Background Immune-mediated food hypersensitivity affecting the gut is difficult to evaluate, and objective tools to diagnose local gastrointestinal (GI) inflammatory reactions are lacking.
Objectives To determine whether allergic manifestations in adults with a history of food-related GI symptoms could be assessed in feces during symptomatic and non-symptomatic periods, using the surrogate markers, eosinophil cationic protein (ECP), eosinophil protein X (EPX) and myeloperoxidase (MPO).
Methods Thirteen subjects with food hypersensitivity-related GI symptoms, confirmed by a positive double-blind placebo-controlled food challenge (DBPCFC), were subjected to an open kinetic food challenge design for 6 weeks. Symptoms were recorded and scored during the 3-week study period and stool samples were obtained every day. The surrogate markers ECP, EPX and MPO were measured in the supernatants from feces samples.

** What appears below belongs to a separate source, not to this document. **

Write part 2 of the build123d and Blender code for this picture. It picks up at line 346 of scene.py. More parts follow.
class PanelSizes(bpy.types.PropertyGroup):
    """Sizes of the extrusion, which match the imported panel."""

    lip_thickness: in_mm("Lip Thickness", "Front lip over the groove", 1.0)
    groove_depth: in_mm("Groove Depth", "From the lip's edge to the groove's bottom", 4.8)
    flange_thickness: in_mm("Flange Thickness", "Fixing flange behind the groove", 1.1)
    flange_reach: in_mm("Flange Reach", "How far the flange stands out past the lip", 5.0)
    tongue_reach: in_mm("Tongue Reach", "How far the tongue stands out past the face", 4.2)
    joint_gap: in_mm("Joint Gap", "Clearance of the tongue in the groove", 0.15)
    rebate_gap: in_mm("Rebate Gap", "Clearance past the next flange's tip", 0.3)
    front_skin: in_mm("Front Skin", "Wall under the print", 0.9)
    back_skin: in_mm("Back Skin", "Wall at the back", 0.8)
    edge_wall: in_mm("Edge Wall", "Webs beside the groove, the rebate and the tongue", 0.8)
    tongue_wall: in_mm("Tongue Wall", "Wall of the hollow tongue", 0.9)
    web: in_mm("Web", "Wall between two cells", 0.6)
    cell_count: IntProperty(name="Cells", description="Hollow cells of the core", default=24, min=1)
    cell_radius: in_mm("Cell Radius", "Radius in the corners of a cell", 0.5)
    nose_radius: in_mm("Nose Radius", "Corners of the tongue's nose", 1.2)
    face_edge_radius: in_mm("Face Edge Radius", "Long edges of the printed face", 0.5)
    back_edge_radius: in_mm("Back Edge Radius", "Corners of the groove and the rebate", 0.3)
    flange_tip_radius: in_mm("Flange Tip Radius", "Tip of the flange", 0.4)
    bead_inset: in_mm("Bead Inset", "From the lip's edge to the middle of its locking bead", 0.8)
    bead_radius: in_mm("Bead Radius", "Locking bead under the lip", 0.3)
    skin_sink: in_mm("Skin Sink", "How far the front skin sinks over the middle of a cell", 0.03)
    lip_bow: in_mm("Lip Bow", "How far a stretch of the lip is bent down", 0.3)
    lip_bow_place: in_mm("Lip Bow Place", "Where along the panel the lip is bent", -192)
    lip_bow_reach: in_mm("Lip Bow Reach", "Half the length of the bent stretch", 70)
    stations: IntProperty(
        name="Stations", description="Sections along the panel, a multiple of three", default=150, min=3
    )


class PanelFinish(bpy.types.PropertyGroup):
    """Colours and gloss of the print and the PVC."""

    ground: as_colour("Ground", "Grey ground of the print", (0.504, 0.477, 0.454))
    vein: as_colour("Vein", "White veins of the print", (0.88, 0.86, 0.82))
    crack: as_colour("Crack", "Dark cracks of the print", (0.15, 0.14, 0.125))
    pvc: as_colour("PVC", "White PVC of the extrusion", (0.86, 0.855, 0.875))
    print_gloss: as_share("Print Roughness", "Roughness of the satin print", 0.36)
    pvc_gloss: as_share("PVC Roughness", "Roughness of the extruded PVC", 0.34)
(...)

Results A significant increase in abdominal pain, distension and flatulence was observed during challenge, with a gradual decrease during elimination diet. Both between days and subjects, EPX levels were more frequently increased compared to ECP and MPO. Individuals with a history of a short duration of symptoms had significantly higher mean levels of EPX and MPO than those with a longer duration of symptoms.

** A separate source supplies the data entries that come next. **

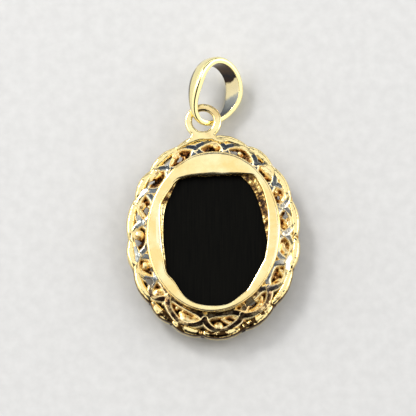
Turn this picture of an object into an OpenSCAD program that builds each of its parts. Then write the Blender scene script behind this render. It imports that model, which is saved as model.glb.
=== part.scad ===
// Onyx pendant lying on its face: a cast frame of pierced scrollwork with a
// scalloped border, a collar that holds the onyx, a loop, and a loose bail.
// X is across the pendant, Y along it towards the bail, Z up from the surface
// that the stone's flat table rests on. Sizes in millimetres.

/* [Onyx] */
// Width of the stone across the pendant
stone_w = 12.0; // [11:0.1:12.2]
// Length of the stone along the pendant
stone_l = 15.7; // [14.6:0.1:15.8]
// Thickness of the stone from its table to its back
stone_t = 3.35; // [3:0.05:3.5]
// Height of the bevel round the table
bevel_h = 0.95; // [0.7:0.05:1.2]
// Size of the table as a share of the outline
table_share = 0.86; // [0.75:0.01:0.9]
// Number of facets in the bevel
stone_facets = 32; // [16:4:48]

/* [Collar] */
// Thickness of the collar's wall
wall_t = 0.37; // [0.3:0.01:0.5]
// Gap between the stone and the metal
stone_gap = 0.05; // [0.04:0.01:0.08]
// Share of the bevel that the lip at the front covers
lip_share = 0.34; // [0.2:0.02:0.4]
// Width of the flat rim at the back
rim_w = 13.34; // [13.2:0.02:13.6]
// Length of the flat rim
rim_l = 16.66; // [16.5:0.02:17]
// Height of the rim's back face above the surface
rim_top = 4.14; // [4:0.02:4.4]
// Thickness of the rim
rim_t = 0.5; // [0.4:0.05:0.6]
// Rounding of the rim's outer edge
rim_round = 0.16; // [0.1:0.02:0.24]
// Turn of the rim, clockwise from the back, in degrees
rim_turn = 3.5; // [0:0.5:5]
// Place of the opening across the pendant
opening_x = 0; // [-0.1:0.02:0.1]
// Place of the opening along the pendant
opening_y = 0; // [-0.1:0.02:0.1]
// Radius of the corners beside the tab
corner_r = 0.1; // [0.05:0.05:0.2]
// Width of the seat's opening under the rim
seat_w = 10.3; // [9.5:0.02:10.6]
// Length of the oval that the seat's opening is cut from
seat_l = 17.6; // [15:0.1:18]
// Place of that oval's middle along the pendant
seat_y = -1.6; // [-2:0.05:0]
// Place of that oval's middle across the pendant
seat_x = 0.15; // [0:0.05:0.3]
// Turn of the seat, counter-clockwise from the back, in degrees
seat_turn = 4; // [0:0.5:6]
// Least width of the ledge behind the stone
ledge_min = 0.2; // [0.1:0.05:0.3]

/* [Border] */
// Width of the scalloped border, taken midway between its lobes and notches
border_w = 17.22; // [16.8:0.02:18]
// Length of the scalloped border
border_l = 21.02; // [20.6:0.02:22]
// Height of the border's underside above the surface
border_z = 1.4; // [1.2:0.05:1.6]
// Height of the border from its underside to its crown
border_h = 1.08; // [0.8:0.02:1.2]
// Depth of the notches between the lobes
lobe_depth = 0.3; // [0.1:0.02:0.4]
// Width of the border's band in the middle of a lobe
band_mid = 0.9; // [0.8:0.02:1]
// Width of the border's band at a notch
band_notch = 0.55; // [0.4:0.01:0.65]

/* [Scrollwork] */
// Width of the two wavy strands
strand_t = 0.56; // [0.44:0.02:0.6]
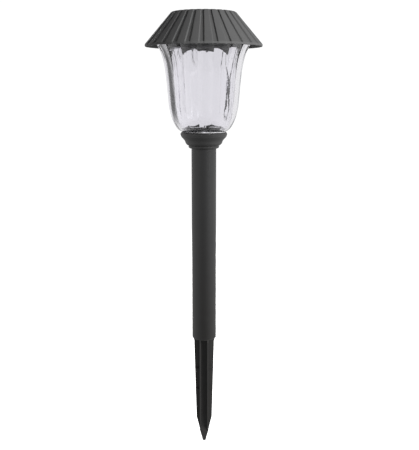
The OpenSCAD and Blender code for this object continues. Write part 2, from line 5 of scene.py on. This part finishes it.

Conclusions An overall increase in levels of eosinophil markers, in particular EPX, was observed in feces from patients with food-related GI symptoms. However, rather than being a tool to differentiate symptomatic from non-symptomatic periods, EPX might be used for detecting an ongoing clinical or subclinical chronic inflammation, that may have an impact on the patient's clinical course of GI symptoms.